Kurze Zweifel an der Titelverteidigung und Raabs Auftritt im «ESC»-Finale
Bei einer Pressekonferenz im Anschluss an den Sieg verkündete der Entertainer dann etwas überraschend, dass Lena ihren Titel 2011 verteidigen werde. Wieder gab es eine Fernsehsendung, in der die Zuschauer den Song für den «ESC 2011» auswählen konnten. Allerdings trat nur Lena selbst an - aus mehreren Songs wurde schließlich "Taken by a Stranger" gewählt. Raab agierte wieder als Jury-Präsident, musste sich aber viel Kritik gefallen lassen. Etliche Zuschauer und Journalisten kritisierten, dass die Show langweilig und die Songs nicht einfallsreich genug waren. Auch Raab zweifelte erstmals: "Kann auch sein, dass das mit der Titelverteidigung eine Scheißidee war", sagte der dem "Spiegel". Doch rückblickend lässt sich sagen, dass der «Eurovision Song Contest» am 14. Mai dieses Jahres alle Kritiker verstummen ließ.
Es war der Tag, den Stefan Raab im "kress"-Interview als "Höhepunkt" seiner «ESC»-Karriere beschrieb. Nicht nur, dass sein Schützling noch einmal antrat und am Ende mit 107 Punkten einen respektablen 10. Platz einfuhr. Raab war neben Anke Engelke und Judith Rakers auch Co-Moderator der Veranstaltung. Der beste dieser Art sei er nicht, unkten Kritiker. Sie warfen dem Entertainer vor, nicht locker genug zu sein und nur vom Teleprompter abzulesen. Doch im Eröffnungs-Act des «ESC» zeigte Raab, welche Qualitäten er hat. Zusammen mit Engelke, Rakers und den heavytones, die auch bei «TV total» für die Musik sorgen, interpretierte er Lenas Siegerlied aus dem Vorjahr um und machte aus "Satellite" eine Rocknummer.

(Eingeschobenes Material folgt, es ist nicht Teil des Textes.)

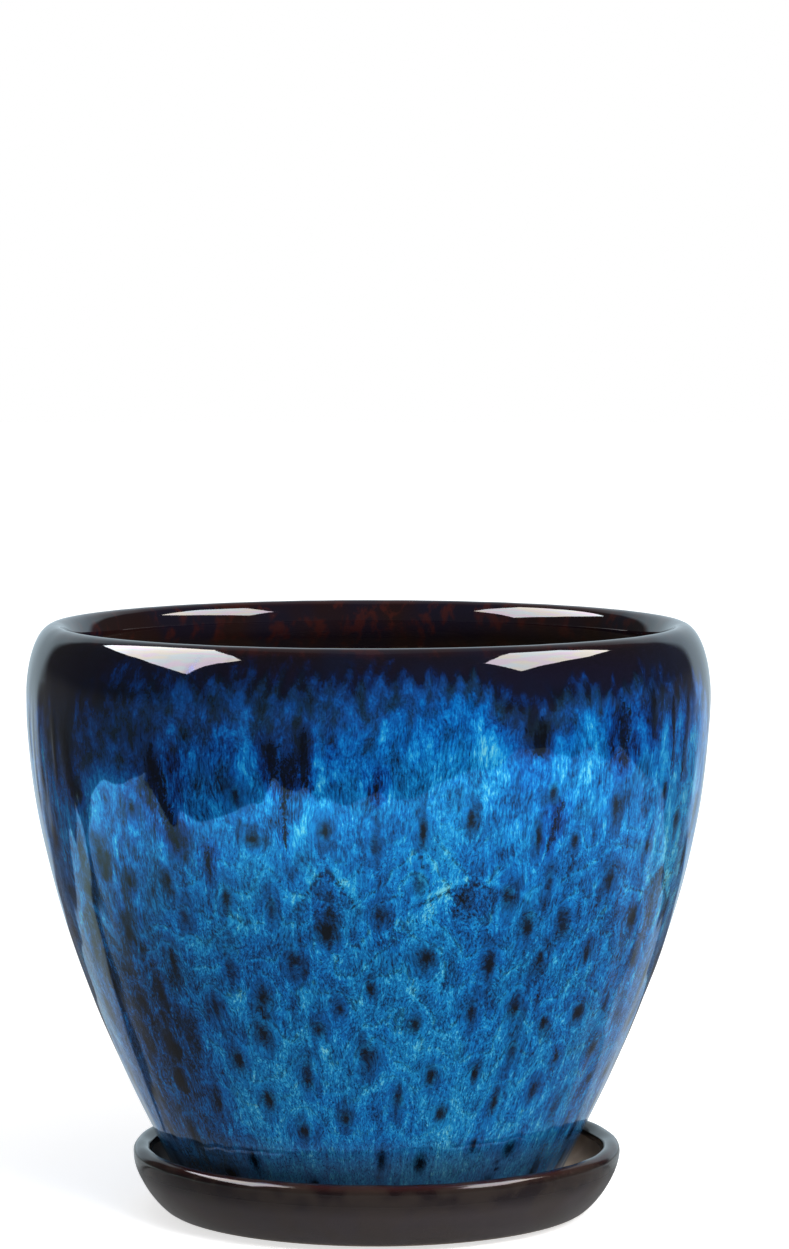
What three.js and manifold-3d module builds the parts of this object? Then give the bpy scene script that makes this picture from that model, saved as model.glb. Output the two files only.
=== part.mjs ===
// A glazed stoneware plant pot standing in its own saucer.
// Millimetres, +Z up. The origin is on the pot's axis, on the surface that the pads stand on.
import * as THREE from "three";
import { mergeGeometries, mergeVertices } from "three/addons/utils/BufferGeometryUtils.js";
import Module from "manifold-3d";

// Pot: its outline, from the foot to the rolled rim
const potHeight = 216.3; // foot to crest
const shoulderRadius = 130; // the widest place
const shoulderDrop = 25.4; // from the crest down to the widest place
const crestInset = 10.9; // from the widest place in to the highest line of the rim
const throatInset = 17; // from the widest place in to the narrowest place of the mouth
const throatDrop = 8.5; // from the crest down to the throat
const footRadius = 70.7;
const footFlare = 20.3; // the wall's first handle: how far it leans out
const footRise = 39.8; // and how far it rises
const bellyLength = 78.2; // the handle that brings the wall upright at the shoulder
const shoulderLength = 12; // the handle above the shoulder
const crestLength = 6.9; // the handle outside the crest

// Pot: its body
const wallThickness = 9;
const underRimLength = 8; // both handles of the inner curve below the throat
const floorThickness = 8;
const floorFillet = 14; // height of the inside corner between floor and wall
const footDepth = 5; // hollow under the floor, inside the foot ring
const footWidth = 10.5; // the foot ring's flat
const footEdge = 1.5; // rounding of the foot's outer edge
const drainRadius = 12;
const drainEdge = 1; // softened edges of the drain hole
const notchCount = 3; // ways out for the water, through the foot ring
const notchRadius = 6;
const notchHeight = 3.6;

// Saucer
const saucerHeight = 24.7;
const saucerFloor = 7; // thickness under the pot's foot
const lipThickness = 7;
const lipCrown = 3.6; // height of the lip's rounded top
const lipGap = 3.6; // least gap between the pot's wall and the lip
const saucerShift = 3; // how far the saucer's centre stands from the pot's
const floorMargin = 1.8; // least flat floor outside the pot's foot
const saucerFlare = 12.3; // how far the lip reaches outside the base
const baseLean = 6.6; // the outer wall's first handle: how far it leans out
const baseRise = 4.8; // and how far it rises
const upperLength = 6; // the handle that brings the outer wall upright
const coveLength = 8; // the handle down the inside of the lip
const coveReach = 4; // the handle outwards from the flat floor
const padInset = 20; // from the base's edge in to the circle that the pads stand on
const ringMargin = 1.2; // the flat of the saucer's foot ring inside the pads
const ringDepth = 1.5; // hollow inside the saucer's foot ring

// Pads under the saucer
const padCount = 4;
const padRadius = 7;
const padHeight = 2;
const padEdge = 0.4;

// Screen over the drain hole
const screenLap = 13; // how far it reaches outside the hole
const screenThickness = 1.2;
const meshPitch = 4.5;
const meshGap = 3.3;
const screenRim = 1.6; // the solid edge outside the mesh

// Clearances
const seatGap = 0.1; // between pieces that rest on one another
const cutOver = 1; // how far a cut runs past the faces that it opens

// Facets
const turnSteps = 64;
const padSteps = 24;
const wallSteps = 12;
const bendSteps = 6;
const edgeSteps = 4;

const wasm = await Module();
wasm.setup();

const point = (radius, height) => new THREE.Vector2(radius, height);

// A Bezier curve through two ends with a handle for each, as a function from 0 to 1
function bend(start, startHandle, endHandle, end) {
  const curve = new THREE.CubicBezierCurve(start, startHandle, endHandle, end);
  return (t) => curve.getPoint(t);
}

// Evenly stepped points of a line that is a function, from parameter a to parameter b
function along(pointAt, steps, a = 0, b = 1) {
  return Array.from({ length: steps + 1 }, (_, i) => pointAt(a + ((b - a) * i) / steps));
}

// A quarter of an ellipse about a centre, from one end of its axes to the other
function quarter(centre, start, end, steps = edgeSteps) {
  return along((t) => {
    const angle = (t * Math.PI) / 2;
    return centre
      .clone()
      .addScaledVector(start.clone().sub(centre), Math.cos(angle))
      .addScaledVector(end.clone().sub(centre), Math.sin(angle));
  }, steps);
}

// The parameter at which a rising line reaches a height
function parameterAt(pointAt, height) {
  let [low, high] = [0, 1];
  for (let i = 0; i < 40; i++) {
    const middle = (low + high) / 2;
    if (pointAt(middle).y < height) low = middle;
    else high = middle;
  }
  return (low + high) / 2;
}

// A closed outline, or one that starts and ends on the axis, turned about the Z axis
function turned(outline, steps = turnSteps) {
  const apart = outline.filter((p, i) => i === 0 || p.distanceTo(outline[i - 1]) > 1e-6);
  return new THREE.LatheGeometry(apart, steps).rotateX(Math.PI / 2);
}

function solidOf(geometry) {
  const bare = geometry.clone();
  bare.deleteAttribute("normal");
  bare.deleteAttribute("uv");
  const merged = mergeVertices(bare);
  const vertProperties = merged.attributes.position.array;
  const triVerts = new Uint32Array(merged.index.array);
  return new wasm.Manifold(new wasm.Mesh({ numProp: 3, vertProperties, triVerts }));
}

function geometryOf(solid) {
  const { vertProperties, triVerts } = solid.getMesh();
  const geometry = new THREE.BufferGeometry();
  geometry.setAttribute("position", new THREE.BufferAttribute(vertProperties, 3));
  geometry.setIndex(new THREE.BufferAttribute(triVerts, 1));
  geometry.computeVertexNormals();
  return geometry;
}

// The pot's outer wall, measured from its foot, and the inner wall one thickness inside it
const outerWall = new THREE.CubicBezierCurve(
  point(footRadius, 0),
  point(footRadius + footFlare, footRise),
  point(shoulderRadius, potHeight - shoulderDrop - bellyLength),
  point(shoulderRadius, potHeight - shoulderDrop),
);
const outerWallAt = (t) => outerWall.getPoint(t);
const outerRadiusAt = (height) => outerWallAt(parameterAt(outerWallAt, height)).x;

function innerWallAt(t) {
  const { x, y } = outerWall.getTangent(t);
  return outerWallAt(t).add(point(-y, x).multiplyScalar(wallThickness));
}

const hollowRadius = footRadius - footEdge - footWidth;
const insideFloor = footDepth + floorThickness;
const screenRadius = drainRadius + screenLap;

// Under the pot, from the drain hole out to the foot's outer edge
function potUnderside() {
  const edgeTop = outerWallAt(parameterAt(outerWallAt, footEdge));
  const edgeCentre = point(footRadius - footEdge, edgeTop.y);
  return [
    point(drainRadius, footDepth + drainEdge),
    point(drainRadius + drainEdge, footDepth),
    point(hollowRadius, footDepth),
    point(hollowRadius, 0),
    ...quarter(edgeCentre, point(edgeCentre.x, 0), edgeTop),
  ];
}

// The rim, from the widest place over the crest to the inner wall's top
function potRim() {
  const shoulder = outerWallAt(1);
  const innerShoulder = innerWallAt(1);
  const crest = point(shoulderRadius - crestInset, potHeight);
  const throat = point(shoulderRadius - throatInset, potHeight - throatDrop);
  const outside = bend(
    shoulder,
    point(shoulder.x, shoulder.y + shoulderLength),
    point(crest.x + crestLength, crest.y),
    crest,
  );
  const underside = bend(
    throat,
    point(throat.x, throat.y - underRimLength),
    point(innerShoulder.x, innerShoulder.y + underRimLength),
    innerShoulder,
  );
  return [
    ...along(outside, bendSteps + 2),
    ...quarter(point(crest.x, throat.y), crest, throat, bendSteps),
    ...along(underside, bendSteps),
  ];
}

// Inside the pot, from the inner wall's top down to the floor and the drain hole
function potInside() {
  const filletTop = parameterAt(innerWallAt, insideFloor + floorFillet);
  const filletEnd = innerWallAt(filletTop);
  const { x, y } = outerWall.getTangent(filletTop);
  const cornerRadius = filletEnd.x - (floorFillet * x) / y;
  const corner = new THREE.QuadraticBezierCurve(
    filletEnd,
    point(cornerRadius, insideFloor),
    point(cornerRadius - floorFillet, insideFloor),
  );
  return [
    ...along(innerWallAt, wallSteps, 1, filletTop),
    ...corner.getPoints(bendSteps - 1),
    point(screenRadius + cutOver, insideFloor), // the bare floor ends here, at the screen's edge
    point(drainRadius + drainEdge, insideFloor),
    point(drainRadius, insideFloor - drainEdge),
    point(drainRadius, footDepth + drainEdge),
  ];
}

// The pot, with the notches cut through its foot ring
function pot() {
  const wall = along(outerWallAt, wallSteps, parameterAt(outerWallAt, footEdge), 1);
  let solid = solidOf(turned([...potUnderside(), ...wall, ...potRim(), ...potInside()]));
  const cutStart = hollowRadius - cutOver;
  const cutEnd = outerRadiusAt(notchHeight) + cutOver;
  for (let i = 0; i < notchCount; i++) {
    const cutter = new THREE.CylinderGeometry(notchRadius, notchRadius, cutEnd - cutStart, 20)
      .rotateZ(-Math.PI / 2)
      .translate((cutStart + cutEnd) / 2, 0, notchHeight - notchRadius)
      .rotateZ((i * 2 * Math.PI) / notchCount);
    solid = solid.subtract(solidOf(cutter));
  }
  return geometryOf(solid);
}

// The saucer's lip clears the pot's wall on the side where the two are closest
const lipInner = outerRadiusAt(saucerHeight - saucerFloor) + saucerShift + lipGap;
const lipOuter = lipInner + lipThickness;
const baseRadius = lipOuter - saucerFlare;
const padCircle = baseRadius - padInset;
const ringWidth = padInset + padRadius + ringMargin;

function saucerOutline() {
  const lipZ = saucerHeight - lipCrown;
  const lipCentre = point((lipInner + lipOuter) / 2, lipZ);
  const lipTop = point(lipCentre.x, saucerHeight);
  const floorEdge = footRadius + saucerShift + floorMargin;
  const outside = bend(
    point(baseRadius, 0),
    point(baseRadius + baseLean, baseRise),
    point(lipOuter, lipZ - upperLength),
    point(lipOuter, lipZ),
  );
  const inside = bend(
    point(lipInner, lipZ),
    point(lipInner, lipZ - coveLength),
    point(floorEdge + coveReach, saucerFloor),
    point(floorEdge, saucerFloor),
  );
  return [
    point(0, ringDepth),
    point(baseRadius - ringWidth - ringDepth, ringDepth),
    point(baseRadius - ringWidth, 0),
    ...along(outside, bendSteps + 1),
    ...quarter(lipCentre, outside(1), lipTop),
    ...quarter(lipCentre, lipTop, inside(0)),
    ...along(inside, bendSteps),
    point(0, saucerFloor),
  ];
}

function padOutline() {
  return [
    point(0, 0),
    point(padRadius - padEdge, 0),
    point(padRadius, padEdge),
    point(padRadius, padHeight - padEdge),
    point(padRadius - padEdge, padHeight),
    point(0, padHeight),
  ];
}

// A round of plastic netting, with every square gap that lies inside its rim
function drainScreen() {
  const disc = new THREE.CylinderGeometry(screenRadius, screenRadius, screenThickness, turnSteps)
    .rotateX(Math.PI / 2)
    .translate(0, 0, screenThickness / 2);
  const count = Math.floor(screenRadius / meshPitch);
  const gaps = [];
  for (let i = -count; i <= count; i++) {
    for (let j = -count; j <= count; j++) {
      const [x, y] = [i * meshPitch, j * meshPitch];
      const corner = Math.hypot(Math.abs(x) + meshGap / 2, Math.abs(y) + meshGap / 2);
      if (corner > screenRadius - screenRim) continue;
      const gap = new THREE.BoxGeometry(meshGap, meshGap, screenThickness + 2 * cutOver);
      gaps.push(gap.translate(x, y, screenThickness / 2));
    }
  }
  return geometryOf(solidOf(disc).subtract(solidOf(mergeGeometries(gaps))));
}

const blueGlaze = new THREE.MeshStandardMaterial({ color: 0x1b6aa6, roughness: 0.12, metalness: 0 });
const brownGlaze = new THREE.MeshStandardMaterial({ color: 0x35292a, roughness: 0.2, metalness: 0 });
const felt = new THREE.MeshStandardMaterial({ color: 0x2b2623, roughness: 0.95, metalness: 0 });
const netting = new THREE.MeshStandardMaterial({ color: 0x1c1d1c, roughness: 0.55, metalness: 0 });

function addPiece(group, name, geometry, material, x = 0, y = 0, z = 0) {
  const mesh = new THREE.Mesh(geometry, material);
  mesh.name = name;
  mesh.position.set(x, y, z);
  group.add(mesh);
}

// The saucer with its pads, off the pot's axis
const saucerZ = padHeight + seatGap;
const saucerGroup = new THREE.Group();
saucerGroup.position.x = saucerShift;
addPiece(saucerGroup, "saucer", turned(saucerOutline()), brownGlaze, 0, 0, saucerZ);
for (let i = 0; i < padCount; i++) {
  const angle = ((i + 0.5) * 2 * Math.PI) / padCount;
  const [x, y] = [padCircle * Math.cos(angle), padCircle * Math.sin(angle)];
  addPiece(saucerGroup, `felt_pad_${i + 1}`, turned(padOutline(), padSteps), felt, x, y);
}

// The pot on the saucer's floor, with the screen lying over its drain hole
const potGroup = new THREE.Group();
potGroup.position.z = saucerZ + saucerFloor + seatGap;
addPiece(potGroup, "pot", pot(), blueGlaze);
addPiece(potGroup, "drain_screen", drainScreen(), netting, 0, 0, insideFloor + seatGap);

const plantPot = new THREE.Group();
plantPot.add(saucerGroup, potGroup);

export default plantPot;
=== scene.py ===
import math

import bpy
import numpy as np
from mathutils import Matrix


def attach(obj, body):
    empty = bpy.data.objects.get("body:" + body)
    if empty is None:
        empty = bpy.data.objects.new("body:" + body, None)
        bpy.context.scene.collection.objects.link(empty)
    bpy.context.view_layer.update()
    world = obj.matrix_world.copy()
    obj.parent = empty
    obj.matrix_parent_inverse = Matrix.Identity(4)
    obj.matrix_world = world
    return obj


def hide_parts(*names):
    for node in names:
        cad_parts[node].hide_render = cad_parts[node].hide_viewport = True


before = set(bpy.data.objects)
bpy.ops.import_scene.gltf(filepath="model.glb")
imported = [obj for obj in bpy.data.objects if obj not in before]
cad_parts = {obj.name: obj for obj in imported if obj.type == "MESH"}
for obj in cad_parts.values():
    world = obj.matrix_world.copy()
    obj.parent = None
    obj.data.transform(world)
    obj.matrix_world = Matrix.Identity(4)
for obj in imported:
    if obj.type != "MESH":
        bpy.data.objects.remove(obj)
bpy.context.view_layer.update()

mm = 0.001
scene = bpy.context.scene


def tone(red, green, blue):
    # a screen colour, 0 to 255, as the linear colour that a shader wants
    levels = np.array([red, green, blue]) / 255
    linear = np.where(levels <= 0.04045, levels / 12.92, ((levels + 0.055) / 1.055) ** 2.4)
    return (*linear.tolist(), 1.0)


# small tools for shader trees. A field is what a node puts out, such as a value that changes over a
# surface. Sums, differences, products and quotients of fields and numbers are maths nodes.


class Field:
    def __init__(self, socket):
        self.socket = socket
        self.tree = socket.id_data

    def __add__(self, other):
        return maths("ADD", self, other)

    def __sub__(self, other):
        return maths("SUBTRACT", self, other)

    def __rsub__(self, other):
        return maths("SUBTRACT", other, self)

    def __mul__(self, other):
        return maths("MULTIPLY", self, other)

    def __truediv__(self, other):
        return maths("DIVIDE", self, other)

    def __rtruediv__(self, other):
        return maths("DIVIDE", other, self)

    def __abs__(self):
        return maths("ABSOLUTE", self)


def addNode(tree, kind, inputs=None, **settings):
    node = tree.nodes.new(kind)
    for name, value in settings.items():
        setattr(node, name, value)
    for key, value in (inputs or {}).items():
        if isinstance(value, Field):
            tree.links.new(value.socket, node.inputs[key])
        else:
            node.inputs[key].default_value = value
    return node


def newField(tree, kind, inputs=None, output=0, **settings):
    return Field(addNode(tree, kind, inputs, **settings).outputs[output])


def treeOf(*values):
    return next(value.tree for value in values if isinstance(value, Field))


def maths(operation, *values):
    return newField(treeOf(*values), "ShaderNodeMath", dict(enumerate(values)), operation=operation)


def larger(one, other):
    return maths("MAXIMUM", one, other)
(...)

Die Medien überschlugen sich im Anschluss mit positiven Kritiken rund um die Show.
Nun will Stefan Raab also nicht mehr. Für viele kam dieser Schritt überraschend, doch Raab weiß wann es Zeit ist zu gehen. Thomas Schreiber bezeichnete den Moderator daraufhin als einen "klugen Mann". Das Format «Unser Star für…» könne nun weiterentwickelt werden. Und tatsächlich wird es spannend zu sehen sein, wie der deutsche Vorentscheid im nächsten Jahr aufgezogen wird – ganz ohne Stefan Raab als Hauptperson. Der Entertainer hat die Eurovision-Geschichte Deutschlands geprägt, er hat den Song Contest wieder zu einem echten Massenspektakel gemacht. Die beiden Übertragungen aus Oslo und Düsseldorf erreichten weit mehr als zehn Millionen Zuschauer – Werte, von dem man in den Jahren zuvor nur noch träumen konnte.
Und dann ist da natürlich das großartige Abschneiden Raabs bei all seinen Teilnahmen beim Wettbewerb – in welcher Form auch immer. Gekrönt durch den Sieg Lenas 2010. Raab hat den Song Contest aber auch aus seiner Lethargie befreit – zumindest aus deutscher Sicht. Denn eins ist der «ESC» nun nicht mehr: Der dröge Schlagerwettbewerb, in dem die Funktionäre in Anzügen die Musikacts beklatschen. Es ist endlich ein hipper Popwettstreit, angekommen bei den jungen Zuschauern und im neuen Jahrtausend.